Earlier this year, Ambassador Reyna Torres Mendivil — the Consul General of Mexico in Chicago — told WCBU Mexican-Americans are indeed flocking to central Illinois.
Many families are moving to East Bluff, where Miranda lives with her husband and their two sons.
Miranda said she hopes parents push their children to embrace their culture and not be ashamed of their roots, even as they build new lives in America.
She's happy to see her own two sons are eager to participate in dance.
“That’s the reason of me doing it because I want my kids to know what our traditions are,” she said.
Miranda helps out with the English as a Second Language classes at Peoria Public Schools.
She recalls a time when she met a young girl in a bilingual class who didn’t know where her parents were originally from.
“That just really hurt me. Where are her parents? They should be telling her, ‘You’re from Mexico. You’re from Honduras. You’re from El Salvador.’ Or wherever you’re from,” she said. “Be proud of where you’re from."

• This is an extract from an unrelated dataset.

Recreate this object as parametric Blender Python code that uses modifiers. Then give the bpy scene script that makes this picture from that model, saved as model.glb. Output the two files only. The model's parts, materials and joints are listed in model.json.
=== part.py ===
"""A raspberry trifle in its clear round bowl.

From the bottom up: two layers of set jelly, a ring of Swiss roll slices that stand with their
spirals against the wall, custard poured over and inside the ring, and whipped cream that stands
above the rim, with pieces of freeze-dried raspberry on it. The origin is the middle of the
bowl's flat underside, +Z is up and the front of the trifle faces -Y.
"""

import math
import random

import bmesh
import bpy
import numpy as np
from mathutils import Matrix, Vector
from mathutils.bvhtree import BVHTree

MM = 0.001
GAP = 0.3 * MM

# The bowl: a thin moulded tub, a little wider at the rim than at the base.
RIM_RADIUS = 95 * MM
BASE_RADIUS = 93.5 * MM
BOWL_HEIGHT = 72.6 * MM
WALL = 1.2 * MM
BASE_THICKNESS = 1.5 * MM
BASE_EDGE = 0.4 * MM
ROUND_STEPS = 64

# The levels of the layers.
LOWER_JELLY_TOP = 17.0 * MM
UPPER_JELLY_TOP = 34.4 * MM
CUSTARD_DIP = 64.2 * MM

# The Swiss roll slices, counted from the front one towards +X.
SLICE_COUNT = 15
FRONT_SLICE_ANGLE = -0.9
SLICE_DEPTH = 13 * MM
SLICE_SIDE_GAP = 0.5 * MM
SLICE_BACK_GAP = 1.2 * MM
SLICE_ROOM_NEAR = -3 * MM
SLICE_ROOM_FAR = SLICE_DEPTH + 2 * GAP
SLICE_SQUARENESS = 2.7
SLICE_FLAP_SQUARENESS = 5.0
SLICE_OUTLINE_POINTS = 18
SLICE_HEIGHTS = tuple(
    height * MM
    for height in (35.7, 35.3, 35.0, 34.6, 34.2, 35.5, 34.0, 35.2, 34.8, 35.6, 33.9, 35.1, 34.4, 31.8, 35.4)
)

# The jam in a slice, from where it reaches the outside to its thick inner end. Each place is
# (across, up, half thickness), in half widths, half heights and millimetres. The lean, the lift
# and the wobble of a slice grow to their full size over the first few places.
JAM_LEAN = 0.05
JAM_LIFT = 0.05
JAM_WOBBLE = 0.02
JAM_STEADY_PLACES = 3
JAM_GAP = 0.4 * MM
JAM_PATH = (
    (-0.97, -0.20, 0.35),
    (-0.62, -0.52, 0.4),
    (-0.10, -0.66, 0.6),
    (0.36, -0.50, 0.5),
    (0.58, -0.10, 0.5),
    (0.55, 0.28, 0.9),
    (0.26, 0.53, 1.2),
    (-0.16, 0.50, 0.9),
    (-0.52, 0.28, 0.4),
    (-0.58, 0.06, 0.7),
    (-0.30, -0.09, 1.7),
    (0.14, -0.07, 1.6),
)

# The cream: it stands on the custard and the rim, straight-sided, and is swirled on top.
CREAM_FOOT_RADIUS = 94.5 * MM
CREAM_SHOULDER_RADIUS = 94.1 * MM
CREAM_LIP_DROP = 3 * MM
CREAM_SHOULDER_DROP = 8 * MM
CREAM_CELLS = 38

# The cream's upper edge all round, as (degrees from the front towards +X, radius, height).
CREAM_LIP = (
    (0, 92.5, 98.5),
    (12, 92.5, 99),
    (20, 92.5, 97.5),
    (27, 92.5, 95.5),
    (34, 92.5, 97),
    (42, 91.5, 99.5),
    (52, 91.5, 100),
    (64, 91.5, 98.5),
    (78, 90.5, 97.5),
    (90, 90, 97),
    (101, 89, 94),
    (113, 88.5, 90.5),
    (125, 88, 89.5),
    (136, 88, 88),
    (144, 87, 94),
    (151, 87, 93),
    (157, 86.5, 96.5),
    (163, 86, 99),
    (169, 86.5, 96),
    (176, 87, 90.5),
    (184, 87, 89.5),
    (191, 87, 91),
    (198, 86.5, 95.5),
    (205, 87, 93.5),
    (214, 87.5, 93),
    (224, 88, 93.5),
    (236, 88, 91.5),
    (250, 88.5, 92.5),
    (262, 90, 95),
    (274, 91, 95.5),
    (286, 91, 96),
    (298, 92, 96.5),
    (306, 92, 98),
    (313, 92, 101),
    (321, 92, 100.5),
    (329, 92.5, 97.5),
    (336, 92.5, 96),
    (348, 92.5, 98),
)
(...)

Anna Rose is the director for bilingual and multicultural programs at Peoria Public Schools. Last week Rose planned a Hispanic Heritage Month event at Harrison Community Learning Center, a bilingual program on Peoria’s South Side.
Two members of Folklore Ballet performed.
Rose, who happens to be from the same town in Mexico as Miranda, says dance is a great way to help recent immigrants feel like they have a home in Peoria.
"It brought back memories for me because I was in a dance troupe like that and I learned all those traditional dances," she said. "They feel more like, this is part of their home now, you know? Because they're not isolated, and they're not forced to forget. But to embrace."
Miranda says that while Hispanic Heritage Month is a great time for Latinos to reconnect with their roots, it’s also an opportunity for Peorians to learn about Hispanic heritage and patronize minority-owned businesses.
“If everybody could just go and buy something from the small, local Hispanic shops. … Or the restaurants,” she said. “Any shops that are owned [by] a Hispanic family. That would be amazing. That would be a lot of support.”